= The Cellar (teen dance club) =

Music venue in Arlington Heights, Illinois (1964–1970)

The Cellar was a short-lived music venue in Arlington Heights, Illinois outside of Chicago that provided live early rock music in the mid-1960s to young people in the Chicago area. Founded in 1964 by Paul Sampson, a local record store owner who later became a music promoter and manager, The Cellar primarily featured early rock and roll acts, although some Chicago blues bands also performed there. The Cellar closed in 1970.

==Locations==
The Cellar was first located in the basement (thus the name) of the old St. Peter's Lutheran Church at 116 W. Eastman St.

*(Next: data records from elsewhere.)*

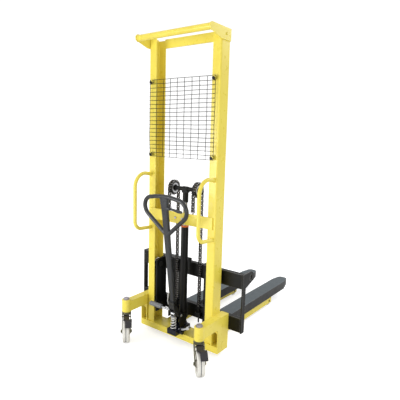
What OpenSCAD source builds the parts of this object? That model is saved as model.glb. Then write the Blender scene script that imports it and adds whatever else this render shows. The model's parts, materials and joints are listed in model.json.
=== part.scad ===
// Manual mast stacker: two channel uprights, a chain-lifted fork carriage,
// a hand pump with a loop handle, two swivel casters and two legs with load wheels.
// X runs to the right, Y forward along the forks, Z up. Y is measured from the
// rear face of the uprights and then shifted so that the origin is under the middle.

/* [Mast] */
// Height of the top of the head plates above the ground
overall_h = 2015; // [1900:5:2200]
// Width over the webs of the two uprights
mast_w = 562; // [540:2:600]
// Depth of an upright, rear face to front face
mast_d = 93; // [90:1:100]
// Width of an upright's flange
flange_w = 59; // [54:1:66]
// Wall of an upright
channel_t = 6; // [5:0.5:7]
// Outer corner radius of an upright
channel_r = 9; // [7:1:12]
// Height of the cross beam behind the uprights, at its lower edge
beam_z = 829; // [815:1:850]
// Height of the cross beam's face
beam_h = 74; // [60:1:90]
// Thickness of the cross beam
beam_t = 10; // [8:1:14]

/* [Head] */
// Height of a head plate's straight front part
head_plate_h = 69; // [60:1:80]
// Thickness of a head plate
head_plate_t = 6; // [5:1:8]
// How far the head tube's axis stands behind the uprights
head_tube_back = 102; // [90:1:115]
// Diameter of the head tube
head_tube_d = 38; // [32:1:42]
// Wall of the head tube
head_tube_wall = 3; // [2:0.5:4]
// Height of the bar between the tops of the uprights
head_bar_h = 57; // [50:1:65]

/* [Mesh guard] */
// Width of the mesh guard
mesh_w = 520; // [480:2:530]
// Height of the mesh guard
mesh_h = 492; // [440:2:540]
// Height of the mesh guard's lower edge
mesh_z = 1254; // [1200:2:1300]
// Thickness of a mesh wire
wire_d = 3.6; // [3:0.2:4.4]
// Number of upright wires
wires_across = 10; // [8:1:12]
// Number of level wires
wires_up = 20; // [16:1:22]
// Gap between the uprights and the mesh
mesh_gap = 16; // [12:1:22]

/* [Grab handles] */
// Diameter of a grab handle's tube
grab_d = 24; // [20:1:28]
// How far a grab handle stands behind the uprights
grab_reach = 148; // [130:2:165]
// Height of a grab handle's upper end
grab_top_z = 1134; // [1110:2:1150]
// Height of a grab handle's lower end
grab_low_z = 765; // [745:2:785]
// How much a grab handle rises on its way out from its upper end
grab_rise = 24; // [0:2:30]
// How much a grab handle rises on its way out from its lower end
grab_foot_rise = 8; // [0:2:20]
// Upper bend radius of a grab handle
grab_bend = 88; // [60:2:96]
// Lower bend radius of a grab handle
grab_foot_bend = 58; // [40:2:90]

/* [Base] */
// Gap under the base cross member
base_gap = 35; // [28:1:42]
// Height of the base cross member
base_h = 44; // [38:1:50]
// Gap between the base and the carriage in front of it
base_room = 5; // [3:0.5:12]
// How far the base cross member stands behind the uprights
base_back = 11; // [6:1:16]
// Width of an outrigger beside its upright
outrigger_w = 55; // [52:1:62]
// Height of the top of an outrigger
outrigger_z = 272; // [260:1:280]
// Height of an outrigger's arm
arm_h = 72; // [64:1:80]
// Plate thickness of the base and the outriggers
plate_t = 6; // [5:0.5:8]

/* [Legs] */
// Gap under a leg
leg_gap = 20; // [16:1:24]
// Height of a leg
leg_h = 50; // [44:1:51]
// Width of a leg
leg_w = 56; // [50:1:64]
// Distance from the middle to a leg's centre line
leg_x = 172; // [168:1:176]
// How far a leg reaches in front of the uprights' rear face
leg_end = 1000; // [940:5:1050]
// Diameter of a load wheel
load_wheel_d = 74; // [70:1:76]
// Diameter of a load wheel's axle
load_axle_d = 20; // [16:1:24]

/* [Casters] */
// Distance from the middle to a caster's pivot
caster_x = 311.5; // [309:0.5:314]
// How far a caster's pivot stands behind the uprights
caster_back = 177.5; // [168:0.5:190]
// Diameter of a caster's boss
boss_d = 62; // [58:1:66]
// Height of a caster's boss
boss_h = 85; // [78:1:90]
// Height of the lower face of a caster's boss
boss_z = 196; // [192:1:200]
// Diameter of the swivel bolt
king_d = 25; // [22:1:28]
// Diameter of a caster wheel
wheel_d = 150; // [144:1:152]
// Width of a caster wheel
wheel_w = 46; // [42:1:48]
// Diameter of a caster wheel's axle
wheel_axle_d = 12; // [10:1:14]
// Distance from the pivot to the wheel's axle
caster_trail = 55; // [50:1:58]
// Heading of the trailing wheels, as in the photograph
caster_turn = -45; // [-60:1:-30]

/* [Hydraulic unit] */
// Diameter of the lift cylinder
cyl_d = 50; // [46:1:54]
// Height of the top of the lift cylinder
cyl_top_z = 799; // [770:1:805]
// Diameter of the piston rod
rod_d = 28; // [26:1:32]
// Height of the orange wiper ring
ring_h = 10; // [8:1:14]
// Height of the pump block
block_h = 36; // [32:1:42]
// Width of the pump block
block_w = 76; // [70:1:84]
// How far the pump block stands behind the uprights
block_back = 66; // [66:1:70]
// Distance from the uprights' rear face back to the plunger's axis
plunger_back = 46; // [45:0.5:47]
// Diameter of the pump plunger
plunger_d = 18; // [16:1:20]
// Height of the plunger's cap at rest
cap_z = 208; // [206:1:212]
// Outer diameter of the return spring
spring_d = 39; // [37:1:39]
// Wire diameter of the return spring
spring_wire = 5; // [4:0.5:5]
// Turns of the return spring
spring_turns = 5; // [4:1:7]

/* [Handle] */
// Distance from the rocker's pin to the roller's axis
rocker_r = 46; // [44:0.5:48]
// Rise of the roller above the pin at rest, as an angle
rocker_rise = 25; // [22:1:27]
// Swing of the handle
handle_swing = 50; // [44:1:54]
// Diameter of the rocker's pin
rocker_pin_d = 14; // [12:1:16]
// Diameter of the roller
roller_d = 28; // [26:1:30]
// Lean of the handle from the vertical
handle_lean = 7.8; // [6:0.2:9]
// Offset of the handle's pole behind the pin
pole_back = 40; // [38:1:42]
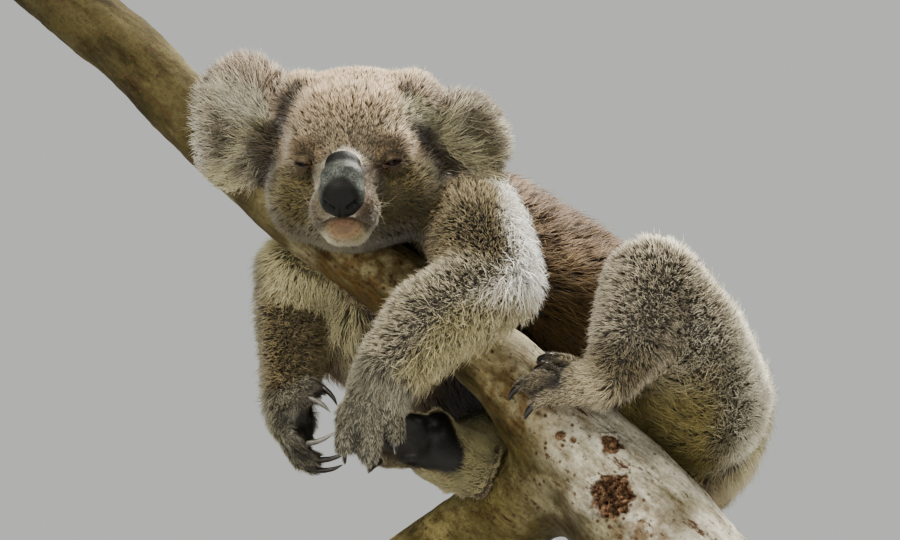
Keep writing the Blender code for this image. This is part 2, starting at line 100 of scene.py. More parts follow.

It later moved to the empty Bill Cook Buick at 835 W. Davis, across the tracks from the old Arlington High School. The unused warehouse was located along the Chicago and Northwestern railroad tracks.

==Rock and roll youth culture legacy==
The Cellar became a popular venue, providing teenagers from the region with a place to congregate, listen to British-tinged Chicago blues rock, and to dance. It also hosted talented psychedelic rock regional house bands, such as the Shadows of Knight (who recorded their Raw 'n' Alive at the Cellar, Chicago 1966! album there), The Ides of March, The Buckinghams, Fuse, The Mauds, Chicago Transit Authority, H.P. Lovecraft, Saturday's Children, Ted Nugent with The Amboy Dukes, The Huns, The Flock, The Raevns, The Other Half, and The Little Boy Blues.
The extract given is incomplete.